» **PROBLEM TO SOLVE**
Begin at the line containing "add(strip.moved(Location((edge_middle, 0, 0))))" in the entries below and end at the line containing "obj.data.transform(world)"; transcribe that range exactly and nothing outside it.

★ ★ ★

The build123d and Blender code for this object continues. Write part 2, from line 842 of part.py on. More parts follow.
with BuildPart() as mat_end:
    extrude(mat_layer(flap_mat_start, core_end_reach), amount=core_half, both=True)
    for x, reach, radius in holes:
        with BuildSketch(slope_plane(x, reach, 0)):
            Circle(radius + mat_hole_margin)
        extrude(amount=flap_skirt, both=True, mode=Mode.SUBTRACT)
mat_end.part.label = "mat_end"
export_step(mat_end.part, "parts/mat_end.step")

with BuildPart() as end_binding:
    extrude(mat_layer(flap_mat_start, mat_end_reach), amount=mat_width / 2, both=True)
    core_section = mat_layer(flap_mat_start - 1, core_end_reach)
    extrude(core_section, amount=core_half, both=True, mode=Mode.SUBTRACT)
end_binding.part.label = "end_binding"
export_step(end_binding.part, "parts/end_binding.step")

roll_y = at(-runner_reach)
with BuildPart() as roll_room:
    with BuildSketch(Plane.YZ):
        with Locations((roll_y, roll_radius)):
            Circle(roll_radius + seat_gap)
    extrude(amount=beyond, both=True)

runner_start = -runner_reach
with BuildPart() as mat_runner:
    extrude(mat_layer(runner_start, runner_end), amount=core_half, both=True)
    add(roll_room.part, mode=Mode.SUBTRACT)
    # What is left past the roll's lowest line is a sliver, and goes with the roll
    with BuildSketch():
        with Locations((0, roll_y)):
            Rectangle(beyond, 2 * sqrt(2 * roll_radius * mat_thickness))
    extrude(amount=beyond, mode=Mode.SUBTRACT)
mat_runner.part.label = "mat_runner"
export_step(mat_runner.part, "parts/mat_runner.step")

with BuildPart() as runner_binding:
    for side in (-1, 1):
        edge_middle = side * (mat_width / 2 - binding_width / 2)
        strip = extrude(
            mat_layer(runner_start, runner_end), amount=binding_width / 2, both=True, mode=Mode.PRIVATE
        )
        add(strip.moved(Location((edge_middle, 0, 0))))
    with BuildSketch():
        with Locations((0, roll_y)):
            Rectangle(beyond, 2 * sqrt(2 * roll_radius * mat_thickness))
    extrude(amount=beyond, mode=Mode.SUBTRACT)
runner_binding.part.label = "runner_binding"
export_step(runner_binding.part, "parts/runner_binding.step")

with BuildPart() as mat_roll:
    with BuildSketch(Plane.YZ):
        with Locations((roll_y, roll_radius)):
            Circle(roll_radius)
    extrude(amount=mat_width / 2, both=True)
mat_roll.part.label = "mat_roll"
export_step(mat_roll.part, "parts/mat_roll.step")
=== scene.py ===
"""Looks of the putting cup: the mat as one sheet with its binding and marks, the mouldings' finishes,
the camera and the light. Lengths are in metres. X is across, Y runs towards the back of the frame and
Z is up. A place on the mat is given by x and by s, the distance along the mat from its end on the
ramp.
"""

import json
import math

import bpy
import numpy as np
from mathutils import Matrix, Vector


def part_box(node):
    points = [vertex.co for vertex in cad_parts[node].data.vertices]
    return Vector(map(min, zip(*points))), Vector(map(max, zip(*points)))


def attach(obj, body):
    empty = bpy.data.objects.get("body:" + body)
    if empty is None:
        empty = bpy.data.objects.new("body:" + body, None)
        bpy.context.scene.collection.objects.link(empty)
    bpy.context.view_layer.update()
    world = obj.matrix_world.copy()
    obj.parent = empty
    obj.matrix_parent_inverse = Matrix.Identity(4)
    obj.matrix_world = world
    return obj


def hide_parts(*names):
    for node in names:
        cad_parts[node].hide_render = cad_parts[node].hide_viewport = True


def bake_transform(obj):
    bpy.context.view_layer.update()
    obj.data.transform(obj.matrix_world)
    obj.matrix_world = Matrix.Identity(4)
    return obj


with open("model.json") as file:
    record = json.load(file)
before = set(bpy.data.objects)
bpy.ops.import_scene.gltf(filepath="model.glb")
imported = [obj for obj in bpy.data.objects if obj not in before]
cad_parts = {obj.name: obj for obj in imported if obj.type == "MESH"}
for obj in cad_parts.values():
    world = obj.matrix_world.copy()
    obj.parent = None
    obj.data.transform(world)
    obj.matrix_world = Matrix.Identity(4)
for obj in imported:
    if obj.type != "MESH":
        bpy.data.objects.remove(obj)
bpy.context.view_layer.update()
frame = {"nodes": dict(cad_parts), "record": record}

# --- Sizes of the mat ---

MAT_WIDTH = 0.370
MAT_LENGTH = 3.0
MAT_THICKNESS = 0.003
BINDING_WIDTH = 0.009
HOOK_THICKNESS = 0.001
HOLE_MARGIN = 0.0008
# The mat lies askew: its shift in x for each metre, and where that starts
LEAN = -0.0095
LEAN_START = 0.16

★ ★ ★

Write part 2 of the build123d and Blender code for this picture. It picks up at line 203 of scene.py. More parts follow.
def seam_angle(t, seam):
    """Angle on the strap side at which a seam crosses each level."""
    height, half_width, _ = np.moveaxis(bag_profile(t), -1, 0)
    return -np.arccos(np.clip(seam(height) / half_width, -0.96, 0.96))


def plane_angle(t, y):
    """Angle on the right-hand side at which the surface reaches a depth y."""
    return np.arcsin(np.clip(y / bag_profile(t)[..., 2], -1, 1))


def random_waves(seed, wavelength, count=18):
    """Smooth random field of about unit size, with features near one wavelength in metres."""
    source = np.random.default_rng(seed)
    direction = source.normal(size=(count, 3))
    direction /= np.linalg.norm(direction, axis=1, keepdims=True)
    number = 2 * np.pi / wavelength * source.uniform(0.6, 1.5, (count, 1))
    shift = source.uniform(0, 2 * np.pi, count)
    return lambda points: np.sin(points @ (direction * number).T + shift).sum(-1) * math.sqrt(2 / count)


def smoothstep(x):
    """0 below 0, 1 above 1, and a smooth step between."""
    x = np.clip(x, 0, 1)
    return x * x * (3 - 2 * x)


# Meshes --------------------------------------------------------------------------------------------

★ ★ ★

» **SOLUTION TO THE PROBLEM**
        add(strip.moved(Location((edge_middle, 0, 0))))
    with BuildSketch():
        with Locations((0, roll_y)):
            Rectangle(beyond, 2 * sqrt(2 * roll_radius * mat_thickness))
    extrude(amount=beyond, mode=Mode.SUBTRACT)
runner_binding.part.label = "runner_binding"
export_step(runner_binding.part, "parts/runner_binding.step")

with BuildPart() as mat_roll:
    with BuildSketch(Plane.YZ):
        with Locations((roll_y, roll_radius)):
            Circle(roll_radius)
    extrude(amount=mat_width / 2, both=True)
mat_roll.part.label = "mat_roll"
export_step(mat_roll.part, "parts/mat_roll.step")
=== scene.py ===
"""Looks of the putting cup: the mat as one sheet with its binding and marks, the mouldings' finishes,
the camera and the light. Lengths are in metres. X is across, Y runs towards the back of the frame and
Z is up. A place on the mat is given by x and by s, the distance along the mat from its end on the
ramp.
"""

import json
import math

import bpy
import numpy as np
from mathutils import Matrix, Vector


def part_box(node):
    points = [vertex.co for vertex in cad_parts[node].data.vertices]
    return Vector(map(min, zip(*points))), Vector(map(max, zip(*points)))


def attach(obj, body):
    empty = bpy.data.objects.get("body:" + body)
    if empty is None:
        empty = bpy.data.objects.new("body:" + body, None)
        bpy.context.scene.collection.objects.link(empty)
    bpy.context.view_layer.update()
    world = obj.matrix_world.copy()
    obj.parent = empty
    obj.matrix_parent_inverse = Matrix.Identity(4)
    obj.matrix_world = world
    return obj


def hide_parts(*names):
    for node in names:
        cad_parts[node].hide_render = cad_parts[node].hide_viewport = True


def bake_transform(obj):
    bpy.context.view_layer.update()
    obj.data.transform(obj.matrix_world)
    obj.matrix_world = Matrix.Identity(4)
    return obj


with open("model.json") as file:
    record = json.load(file)
before = set(bpy.data.objects)
bpy.ops.import_scene.gltf(filepath="model.glb")
imported = [obj for obj in bpy.data.objects if obj not in before]
cad_parts = {obj.name: obj for obj in imported if obj.type == "MESH"}
for obj in cad_parts.values():
    world = obj.matrix_world.copy()
    obj.parent = None
    obj.data.transform(world)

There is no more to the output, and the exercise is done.